Work to do:
Exactly as given, repeat all of the entries.

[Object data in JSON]
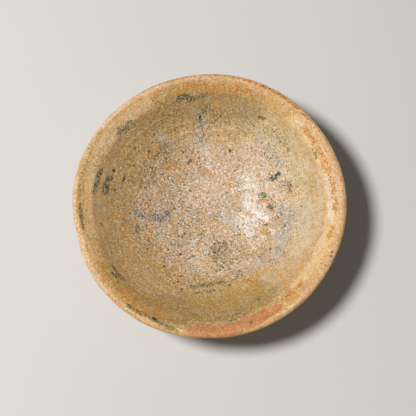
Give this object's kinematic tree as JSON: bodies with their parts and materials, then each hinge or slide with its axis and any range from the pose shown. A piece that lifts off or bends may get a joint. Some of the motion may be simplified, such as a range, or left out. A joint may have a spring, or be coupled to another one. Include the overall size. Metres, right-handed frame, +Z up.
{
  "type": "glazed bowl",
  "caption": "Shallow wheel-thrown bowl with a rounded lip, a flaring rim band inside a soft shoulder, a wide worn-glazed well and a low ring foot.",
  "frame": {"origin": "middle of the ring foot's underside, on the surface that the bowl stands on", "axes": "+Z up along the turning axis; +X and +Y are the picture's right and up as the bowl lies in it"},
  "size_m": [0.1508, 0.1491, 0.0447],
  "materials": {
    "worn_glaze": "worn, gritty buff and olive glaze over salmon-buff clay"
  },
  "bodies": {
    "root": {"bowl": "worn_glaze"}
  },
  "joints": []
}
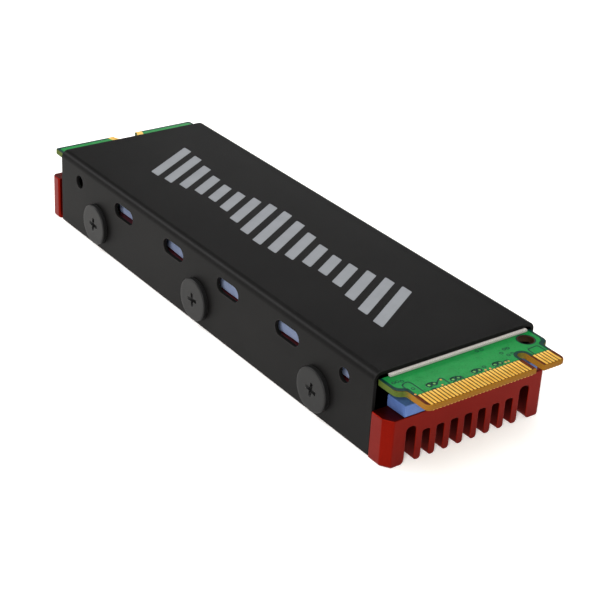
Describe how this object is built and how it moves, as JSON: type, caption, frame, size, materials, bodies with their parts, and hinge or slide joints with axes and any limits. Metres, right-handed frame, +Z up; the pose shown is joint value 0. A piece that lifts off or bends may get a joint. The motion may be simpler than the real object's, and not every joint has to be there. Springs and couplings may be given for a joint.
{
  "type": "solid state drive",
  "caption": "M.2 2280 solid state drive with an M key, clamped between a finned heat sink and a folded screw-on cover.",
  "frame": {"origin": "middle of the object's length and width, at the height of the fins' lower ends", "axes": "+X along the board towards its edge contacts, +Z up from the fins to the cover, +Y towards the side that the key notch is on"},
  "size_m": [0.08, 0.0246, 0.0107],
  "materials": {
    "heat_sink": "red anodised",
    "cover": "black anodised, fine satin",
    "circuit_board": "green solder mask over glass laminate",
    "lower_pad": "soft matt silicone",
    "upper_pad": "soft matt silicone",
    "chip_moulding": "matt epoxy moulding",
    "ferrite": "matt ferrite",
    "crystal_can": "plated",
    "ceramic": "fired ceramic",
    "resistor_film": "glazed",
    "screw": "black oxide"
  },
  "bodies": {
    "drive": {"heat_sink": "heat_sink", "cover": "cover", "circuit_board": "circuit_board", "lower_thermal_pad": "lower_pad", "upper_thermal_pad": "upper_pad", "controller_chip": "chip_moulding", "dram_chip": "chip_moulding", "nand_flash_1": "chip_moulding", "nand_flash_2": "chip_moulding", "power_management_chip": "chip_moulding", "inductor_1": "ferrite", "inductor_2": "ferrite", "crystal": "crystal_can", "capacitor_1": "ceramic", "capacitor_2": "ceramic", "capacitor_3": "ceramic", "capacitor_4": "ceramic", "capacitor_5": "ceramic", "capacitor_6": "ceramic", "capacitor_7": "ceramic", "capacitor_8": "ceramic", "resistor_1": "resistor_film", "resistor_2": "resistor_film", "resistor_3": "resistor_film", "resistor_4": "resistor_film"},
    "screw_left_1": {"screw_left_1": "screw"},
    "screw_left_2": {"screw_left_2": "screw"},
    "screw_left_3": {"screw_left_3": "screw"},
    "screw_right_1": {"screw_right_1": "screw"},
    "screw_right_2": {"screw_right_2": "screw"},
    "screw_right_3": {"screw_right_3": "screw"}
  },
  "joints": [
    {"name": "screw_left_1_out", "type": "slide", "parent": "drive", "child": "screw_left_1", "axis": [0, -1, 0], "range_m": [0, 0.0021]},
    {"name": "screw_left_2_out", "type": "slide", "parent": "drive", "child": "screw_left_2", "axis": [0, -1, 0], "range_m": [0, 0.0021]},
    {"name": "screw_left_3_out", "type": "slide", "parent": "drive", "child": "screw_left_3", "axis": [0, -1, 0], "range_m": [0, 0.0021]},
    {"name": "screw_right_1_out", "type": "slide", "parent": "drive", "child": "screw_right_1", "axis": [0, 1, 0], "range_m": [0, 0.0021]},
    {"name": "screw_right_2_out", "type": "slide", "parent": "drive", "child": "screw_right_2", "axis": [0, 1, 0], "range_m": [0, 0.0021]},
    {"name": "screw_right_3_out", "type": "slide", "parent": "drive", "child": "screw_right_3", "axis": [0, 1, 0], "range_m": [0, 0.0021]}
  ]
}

Written answer:
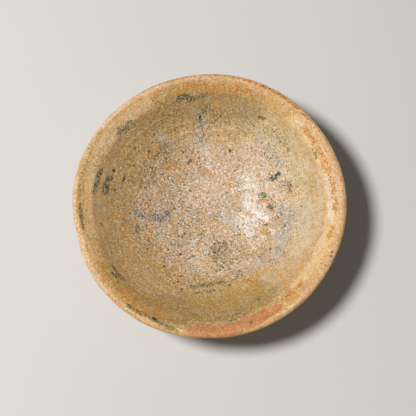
Give this object's kinematic tree as JSON: bodies with their parts and materials, then each hinge or slide with its axis and any range from the pose shown. A piece that lifts off or bends may get a joint. Some of the motion may be simplified, such as a range, or left out. A joint may have a spring, or be coupled to another one. Include the overall size. Metres, right-handed frame, +Z up.
{
  "type": "glazed bowl",
  "caption": "Shallow wheel-thrown bowl with a rounded lip, a flaring rim band inside a soft shoulder, a wide worn-glazed well and a low ring foot.",
  "frame": {"origin": "middle of the ring foot's underside, on the surface that the bowl stands on", "axes": "+Z up along the turning axis; +X and +Y are the picture's right and up as the bowl lies in it"},
  "size_m": [0.1508, 0.1491, 0.0447],
  "materials": {
    "worn_glaze": "worn, gritty buff and olive glaze over salmon-buff clay"
  },
  "bodies": {
    "root": {"bowl": "worn_glaze"}
  },
  "joints": []
}
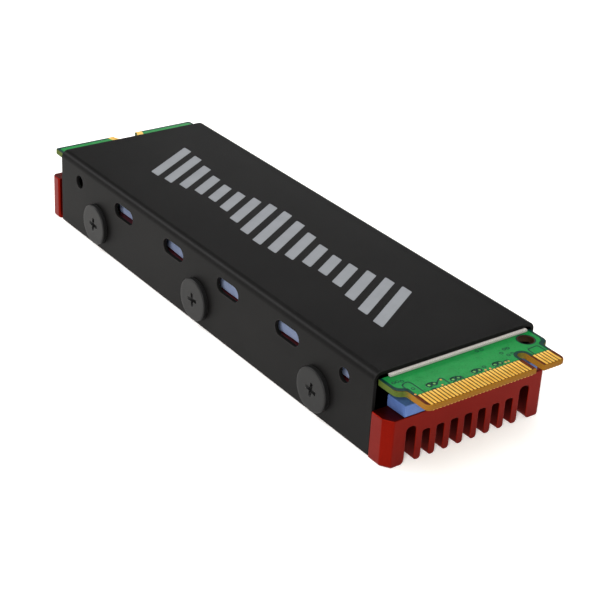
Describe how this object is built and how it moves, as JSON: type, caption, frame, size, materials, bodies with their parts, and hinge or slide joints with axes and any limits. Metres, right-handed frame, +Z up; the pose shown is joint value 0. A piece that lifts off or bends may get a joint. The motion may be simpler than the real object's, and not every joint has to be there. Springs and couplings may be given for a joint.
{
  "type": "solid state drive",
  "caption": "M.2 2280 solid state drive with an M key, clamped between a finned heat sink and a folded screw-on cover.",
  "frame": {"origin": "middle of the object's length and width, at the height of the fins' lower ends", "axes": "+X along the board towards its edge contacts, +Z up from the fins to the cover, +Y towards the side that the key notch is on"},
  "size_m": [0.08, 0.0246, 0.0107],
  "materials": {
    "heat_sink": "red anodised",
    "cover": "black anodised, fine satin",
    "circuit_board": "green solder mask over glass laminate",
    "lower_pad": "soft matt silicone",
    "upper_pad": "soft matt silicone",
    "chip_moulding": "matt epoxy moulding",
    "ferrite": "matt ferrite",
    "crystal_can": "plated",
    "ceramic": "fired ceramic",
    "resistor_film": "glazed",
    "screw": "black oxide"
  },
  "bodies": {
    "drive": {"heat_sink": "heat_sink", "cover": "cover", "circuit_board": "circuit_board", "lower_thermal_pad": "lower_pad", "upper_thermal_pad": "upper_pad", "controller_chip": "chip_moulding", "dram_chip": "chip_moulding", "nand_flash_1": "chip_moulding", "nand_flash_2": "chip_moulding", "power_management_chip": "chip_moulding", "inductor_1": "ferrite", "inductor_2": "ferrite", "crystal": "crystal_can", "capacitor_1": "ceramic", "capacitor_2": "ceramic", "capacitor_3": "ceramic", "capacitor_4": "ceramic", "capacitor_5": "ceramic", "capacitor_6": "ceramic", "capacitor_7": "ceramic", "capacitor_8": "ceramic", "resistor_1": "resistor_film", "resistor_2": "resistor_film", "resistor_3": "resistor_film", "resistor_4": "resistor_film"},
    "screw_left_1": {"screw_left_1": "screw"},
    "screw_left_2": {"screw_left_2": "screw"},
    "screw_left_3": {"screw_left_3": "screw"},
    "screw_right_1": {"screw_right_1": "screw"},
    "screw_right_2": {"screw_right_2": "screw"},
    "screw_right_3": {"screw_right_3": "screw"}
  },
  "joints": [
    {"name": "screw_left_1_out", "type": "slide", "parent": "drive", "child": "screw_left_1", "axis": [0, -1, 0], "range_m": [0, 0.0021]},
    {"name": "screw_left_2_out", "type": "slide", "parent": "drive", "child": "screw_left_2", "axis": [0, -1, 0], "range_m": [0, 0.0021]},
    {"name": "screw_left_3_out", "type": "slide", "parent": "drive", "child": "screw_left_3", "axis": [0, -1, 0], "range_m": [0, 0.0021]},
    {"name": "screw_right_1_out", "type": "slide", "parent": "drive", "child": "screw_right_1", "axis": [0, 1, 0], "range_m": [0, 0.0021]},
    {"name": "screw_right_2_out", "type": "slide", "parent": "drive", "child": "screw_right_2", "axis": [0, 1, 0], "range_m": [0, 0.0021]},
    {"name": "screw_right_3_out", "type": "slide", "parent": "drive", "child": "screw_right_3", "axis": [0, 1, 0], "range_m": [0, 0.0021]}
  ]
}